Une incohérence à corriger
Le ministre explique qu’en réalité, il existe aujourd’hui une situation de vacance qui ne peut être réglée à la lumière de l’article 467 du code du numérique, ni du règlement intérieur du 25 janvier 2019 de l’APDP. L’article 467 dudit code prévoit qu’en cas de vacance dûment constatée du président, le vice-président assume provisoirement les fonctions de président, conformément au règlement intérieur. Le ministre relève que, l’article 464 de ce code, qui prévoit une telle configuration du bureau, a été modifié par la loi n°2020-35 du 06 janvier 2021.
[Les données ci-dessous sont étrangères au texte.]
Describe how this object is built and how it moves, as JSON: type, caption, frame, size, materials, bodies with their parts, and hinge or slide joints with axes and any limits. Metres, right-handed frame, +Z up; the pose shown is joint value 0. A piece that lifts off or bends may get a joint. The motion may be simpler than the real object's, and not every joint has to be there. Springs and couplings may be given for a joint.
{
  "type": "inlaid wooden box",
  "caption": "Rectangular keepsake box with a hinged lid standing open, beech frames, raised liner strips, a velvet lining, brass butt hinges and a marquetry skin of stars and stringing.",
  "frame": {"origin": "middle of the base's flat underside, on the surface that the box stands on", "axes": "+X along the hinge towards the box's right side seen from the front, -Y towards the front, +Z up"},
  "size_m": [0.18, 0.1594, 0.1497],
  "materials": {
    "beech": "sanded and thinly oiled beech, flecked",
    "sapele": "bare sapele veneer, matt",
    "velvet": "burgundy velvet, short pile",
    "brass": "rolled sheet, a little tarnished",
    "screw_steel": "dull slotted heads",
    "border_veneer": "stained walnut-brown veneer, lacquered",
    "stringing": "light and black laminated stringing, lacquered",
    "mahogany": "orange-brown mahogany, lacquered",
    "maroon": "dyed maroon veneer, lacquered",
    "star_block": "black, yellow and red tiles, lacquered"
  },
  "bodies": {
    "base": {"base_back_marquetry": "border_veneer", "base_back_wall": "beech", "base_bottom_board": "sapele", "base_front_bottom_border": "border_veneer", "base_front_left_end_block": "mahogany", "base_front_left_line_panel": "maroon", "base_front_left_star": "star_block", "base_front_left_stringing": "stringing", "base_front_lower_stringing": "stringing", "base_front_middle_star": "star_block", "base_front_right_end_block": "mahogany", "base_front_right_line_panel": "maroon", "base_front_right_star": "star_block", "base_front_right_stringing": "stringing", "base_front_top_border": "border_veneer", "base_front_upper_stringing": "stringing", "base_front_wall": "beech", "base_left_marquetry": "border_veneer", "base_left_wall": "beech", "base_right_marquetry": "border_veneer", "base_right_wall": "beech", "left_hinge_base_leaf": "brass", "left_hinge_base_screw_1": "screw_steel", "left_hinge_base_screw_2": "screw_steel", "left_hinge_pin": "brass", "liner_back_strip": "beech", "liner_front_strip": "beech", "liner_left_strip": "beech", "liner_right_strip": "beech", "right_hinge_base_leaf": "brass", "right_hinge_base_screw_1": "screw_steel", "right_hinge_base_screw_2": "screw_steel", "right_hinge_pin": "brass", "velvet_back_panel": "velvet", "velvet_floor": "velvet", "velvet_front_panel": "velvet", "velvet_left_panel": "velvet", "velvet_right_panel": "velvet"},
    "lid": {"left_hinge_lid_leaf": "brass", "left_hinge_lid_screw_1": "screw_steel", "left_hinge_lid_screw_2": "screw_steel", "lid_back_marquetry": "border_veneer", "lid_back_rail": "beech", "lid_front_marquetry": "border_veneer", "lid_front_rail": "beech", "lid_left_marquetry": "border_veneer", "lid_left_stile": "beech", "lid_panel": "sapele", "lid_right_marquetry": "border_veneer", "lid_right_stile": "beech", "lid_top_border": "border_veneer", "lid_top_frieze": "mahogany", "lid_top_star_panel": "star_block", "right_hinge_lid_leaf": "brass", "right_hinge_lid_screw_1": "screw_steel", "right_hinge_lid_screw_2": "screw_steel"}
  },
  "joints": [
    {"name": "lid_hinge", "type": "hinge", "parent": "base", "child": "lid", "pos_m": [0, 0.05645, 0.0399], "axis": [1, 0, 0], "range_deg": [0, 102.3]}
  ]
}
Cette nouvelle loi réduit le nombre de membres de l’Autorité à huit et institue un bureau composé d’un président et d’un rapporteur élus en son sein. Ces dispositions n’ont pas encore été prises en compte par le règlement intérieur en vigueur. Pour cela, le ministre estime qu'il ne s'agit donc pas, en l'espèce, d'un cumul de fonctions et demande à la Cour de déclarer recevables les recours, mais de constater qu’il n’y a pas violation de la constitution.
Le verdict de la Cour
La Cour dans sa décision affirme que les requérants demandent de déclarer le cumul de fonctions par Yvon Détchénou. Selon elle, l’examen de cette demande n'entre pas dans ses attributions. Elle se déclare donc incompétente sur ce point. Sur la violation des articles 34, 35 et 54 de la Constitution, la Cour estime que l’intéressé n’est pas non plus un fonctionnaire.
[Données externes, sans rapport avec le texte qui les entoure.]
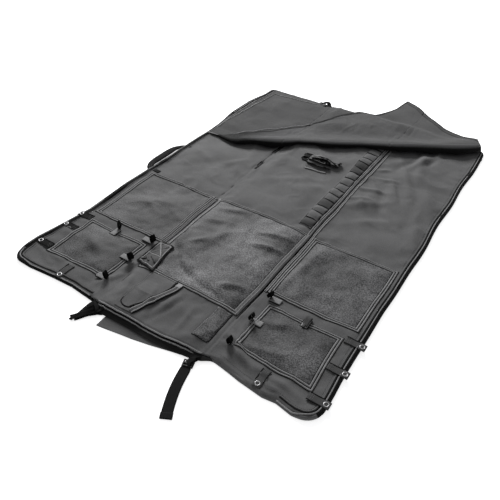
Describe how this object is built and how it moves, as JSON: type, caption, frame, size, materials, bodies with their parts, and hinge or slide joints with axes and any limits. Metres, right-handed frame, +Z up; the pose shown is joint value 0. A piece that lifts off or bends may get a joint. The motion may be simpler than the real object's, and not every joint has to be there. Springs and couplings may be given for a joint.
{
  "type": "fold-out padded bag mat",
  "caption": "Padded soft case laid open as a flat mat: centre panel and two fold-over wings with grip panels, eyelet tabs, ladder webbing, a turned-back cover and loose straps.",
  "frame": {"origin": "on the underside face, on the ground, under the middle fold-to-fold line and 650 mm in from the far edge, close to the middle of the open mat", "axes": "+X to the right wing, +Y from the near edge with the loose strap to the far edge with the cover, +Z up"},
  "size_m": [0.945, 1.7384, 0.0315],
  "materials": {
    "shell_fabric": "coated woven nylon",
    "liner_fabric": "fine plain-weave nylon",
    "cover_fabric": "thin plain-weave nylon",
    "flap_fabric": "thin plain-weave nylon",
    "foam": "closed-cell foam padding",
    "grip": "pebbled non-slip mesh",
    "binding": "grosgrain tape",
    "webbing": "woven webbing",
    "eyelet_tab": "woven webbing with a nickel eyelet",
    "ladder": "woven webbing",
    "strap": "woven webbing",
    "handle": "padded ribbed webbing",
    "hook_loop": "hook-and-loop pile",
    "zipper": "coil zipper and piping",
    "slider": "satin black",
    "buckle": "moulded acetal"
  },
  "bodies": {
    "mat_centre": {"under_pouch": "shell_fabric", "centre_outer_shell": "shell_fabric", "centre_foam_pad": "foam", "centre_liner": "liner_fabric", "centre_grip": "grip", "near_zipper": "zipper", "ladder_webbing": "ladder", "slip_pocket": "liner_fabric", "buckle_patch": "webbing", "buckle_webbing": "webbing", "buckle_socket": "buckle", "anchor_patch": "ladder", "hook_loop_strip": "hook_loop", "strap_bundle": "webbing", "strap_tail": "strap", "cover_base_centre": "cover_fabric"},
    "left_wing": {"left_outer_shell": "shell_fabric", "left_foam_pad": "foam", "left_liner": "liner_fabric", "left_edge_zipper": "zipper", "left_upper_grip": "grip", "left_lower_grip": "grip", "left_grip_bindings": "binding", "cover_base_left": "cover_fabric", "handle_anchors": "webbing", "far_edge_buckle": "buckle"},
    "right_wing": {"right_outer_shell": "shell_fabric", "right_foam_pad": "foam", "right_liner": "liner_fabric", "right_edge_zipper": "zipper", "right_upper_grip": "grip", "right_lower_grip": "grip", "right_grip_bindings": "binding", "cover_base_right": "cover_fabric"},
    "cover_centre": {"cover_turned_centre": "cover_fabric"},
    "cover_left": {"cover_turned_left": "cover_fabric"},
    "cover_right": {"cover_turned_right": "cover_fabric"},
    "left_outer_tab_body_1": {"left_outer_tab_1": "eyelet_tab"},
    "left_inner_tab_body_1": {"left_inner_tab_1": "webbing"},
    "left_outer_tab_body_2": {"left_outer_tab_2": "eyelet_tab"},
    "left_inner_tab_body_2": {"left_inner_tab_2": "webbing"},
    "left_outer_tab_body_3": {"left_outer_tab_3": "eyelet_tab"},
    "left_inner_tab_body_3": {"left_inner_tab_3": "webbing"},
    "left_near_tab_body": {"left_near_tab": "eyelet_tab"},
    "left_top_tab_body": {"left_top_tab": "webbing"},
    "right_outer_tab_body_1": {"right_outer_tab_1": "eyelet_tab"},
    "right_inner_tab_body_1": {"right_inner_tab_1": "webbing"},
    "right_outer_tab_body_2": {"right_outer_tab_2": "eyelet_tab"},
    "right_inner_tab_body_2": {"right_inner_tab_2": "webbing"},
    "right_outer_tab_body_3": {"right_outer_tab_3": "eyelet_tab"},
    "right_inner_tab_body_3": {"right_inner_tab_3": "webbing"},
    "right_near_tab_body": {"right_near_tab": "eyelet_tab"},
    "right_top_tab_body": {"right_top_tab": "webbing"},
    "handle": {"carry_handle": "handle"},
    "flap": {"pouch_flap": "flap_fabric"},
    "plug": {"buckle_plug": "buckle"},
    "adjuster": {"strap_adjuster": "buckle"},
    "left_slider": {"left_zip_slider": "slider"},
    "right_slider": {"right_zip_slider": "slider"},
    "near_slider": {"near_zip_slider": "slider"}
  },
  "joints": [
    {"name": "left_wing_fold", "type": "hinge", "parent": "mat_centre", "child": "left_wing", "pos_m": [-0.16, 0, 0.032], "axis": [0, -1, 0], "range_deg": [-180, 0]},
    {"name": "right_wing_fold", "type": "hinge", "parent": "mat_centre", "child": "right_wing", "pos_m": [0.16, 0, 0.053], "axis": [0, 1, 0], "range_deg": [-180, 0]},
    {"name": "cover_fold", "type": "hinge", "parent": "mat_centre", "child": "cover_centre", "pos_m": [-0.44, 0.177, 0.0242], "axis": [0.885, 0.4656, 0], "range_deg": [0, 150]},
    {"name": "cover_fold_left", "type": "hinge", "parent": "left_wing", "child": "cover_left", "pos_m": [-0.44, 0.177, 0.0242], "axis": [0.885, 0.4656, 0], "range_deg": [0, 150]},
    {"name": "cover_fold_right", "type": "hinge", "parent": "right_wing", "child": "cover_right", "pos_m": [-0.44, 0.177, 0.0242], "axis": [0.885, 0.4656, 0], "range_deg": [0, 150]},
    {"name": "left_outer_tab_lift_1", "type": "hinge", "parent": "left_wing", "child": "left_outer_tab_body_1", "pos_m": [-0.4, -0.438, 0.0135], "axis": [0, 1, 0], "range_deg": [0, 150]},
    {"name": "left_inner_tab_lift_1", "type": "hinge", "parent": "left_wing", "child": "left_inner_tab_body_1", "pos_m": [-0.1965, -0.422, 0.0104], "axis": [0, -1, 0], "range_deg": [0, 60]},
    {"name": "left_outer_tab_lift_2", "type": "hinge", "parent": "left_wing", "child": "left_outer_tab_body_2", "pos_m": [-0.4, -0.498, 0.0135], "axis": [0, 1, 0], "range_deg": [0, 150]},
    {"name": "left_inner_tab_lift_2", "type": "hinge", "parent": "left_wing", "child": "left_inner_tab_body_2", "pos_m": [-0.1965, -0.511, 0.0104], "axis": [0, -1, 0], "range_deg": [0, 60]},
    {"name": "left_outer_tab_lift_3", "type": "hinge", "parent": "left_wing", "child": "left_outer_tab_body_3", "pos_m": [-0.4, -0.589, 0.0135], "axis": [0, 1, 0], "range_deg": [0, 150]},
    {"name": "left_inner_tab_lift_3", "type": "hinge", "parent": "left_wing", "child": "left_inner_tab_body_3", "pos_m": [-0.1965, -0.6, 0.0104], "axis": [0, -1, 0], "range_deg": [0, 60]},
    {"name": "left_near_tab_lift", "type": "hinge", "parent": "left_wing", "child": "left_near_tab_body", "pos_m": [-0.3, -0.611, 0.0135], "axis": [-1, 0, 0], "range_deg": [0, 150]},
    {"name": "left_top_tab_lift", "type": "hinge", "parent": "left_wing", "child": "left_top_tab_body", "pos_m": [-0.305, -0.436, 0.0104], "axis": [1, 0, 0], "range_deg": [0, 60]},
    {"name": "right_outer_tab_lift_1", "type": "hinge", "parent": "right_wing", "child": "right_outer_tab_body_1", "pos_m": [0.4, -0.438, 0.0135], "axis": [0, -1, 0], "range_deg": [0, 150]},
    {"name": "right_inner_tab_lift_1", "type": "hinge", "parent": "right_wing", "child": "right_inner_tab_body_1", "pos_m": [0.1965, -0.422, 0.0104], "axis": [0, 1, 0], "range_deg": [0, 60]},
    {"name": "right_outer_tab_lift_2", "type": "hinge", "parent": "right_wing", "child": "right_outer_tab_body_2", "pos_m": [0.4, -0.53, 0.0135], "axis": [0, -1, 0], "range_deg": [0, 150]},
    {"name": "right_inner_tab_lift_2", "type": "hinge", "parent": "right_wing", "child": "right_inner_tab_body_2", "pos_m": [0.1965, -0.511, 0.0104], "axis": [0, 1, 0], "range_deg": [0, 60]},
    {"name": "right_outer_tab_lift_3", "type": "hinge", "parent": "right_wing", "child": "right_outer_tab_body_3", "pos_m": [0.4, -0.622, 0.0135], "axis": [0, -1, 0], "range_deg": [0, 150]},
    {"name": "right_inner_tab_lift_3", "type": "hinge", "parent": "right_wing", "child": "right_inner_tab_body_3", "pos_m": [0.1965, -0.6, 0.0104], "axis": [0, 1, 0], "range_deg": [0, 60]},
    {"name": "right_near_tab_lift", "type": "hinge", "parent": "right_wing", "child": "right_near_tab_body", "pos_m": [0.3, -0.611, 0.0135], "axis": [-1, 0, 0], "range_deg": [0, 150]},
    {"name": "right_top_tab_lift", "type": "hinge", "parent": "right_wing", "child": "right_top_tab_body", "pos_m": [0.305, -0.436, 0.0104], "axis": [1, 0, 0], "range_deg": [0, 60]},
    {"name": "handle_lift", "type": "hinge", "parent": "left_wing", "child": "handle", "pos_m": [-0.451, -0.0385, 0.005], "axis": [0, 1, 0], "range_deg": [0, 110]},
    {"name": "flap_lift", "type": "hinge", "parent": "mat_centre", "child": "flap", "pos_m": [0, -0.678, 0.0006], "axis": [-1, 0, 0], "range_deg": [0, 60]},
    {"name": "plug_release", "type": "slide", "parent": "mat_centre", "child": "plug", "axis": [1, 0, 0], "range_m": [0, 0.03]},
    {"name": "adjuster_slide", "type": "slide", "parent": "mat_centre", "child": "adjuster", "axis": [0.2689, -0.9632, 0], "range_m": [0, 0.1]},
    {"name": "left_zip_slide", "type": "slide", "parent": "left_wing", "child": "left_slider", "axis": [0, 1, 0], "range_m": [0, 0.5]},
    {"name": "right_zip_slide", "type": "slide", "parent": "right_wing", "child": "right_slider", "axis": [0, -1, 0], "range_m": [0, 1.17]},
    {"name": "near_zip_slide", "type": "slide", "parent": "mat_centre", "child": "near_slider", "axis": [1, 0, 0], "range_m": [0, 0.23]}
  ],
  "couplings": [
    {"joint": "cover_fold_left", "follows": "cover_fold", "ratio": 1},
    {"joint": "cover_fold_right", "follows": "cover_fold", "ratio": 1}
  ]
}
Elle a relevé qu’en exerçant, à titre principal et permanent, les fonctions de membre de gouvernement et en ne liquidant que les affaires courantes jusqu’à son remplacement, pour ne pas bloquer le fonctionnement de l’institution, le ministre n’a pas violé l’article 54 de la Constitution, ni manqué aux devoirs de sa charge prescrits par les articles 34 et 35 de la Constitution.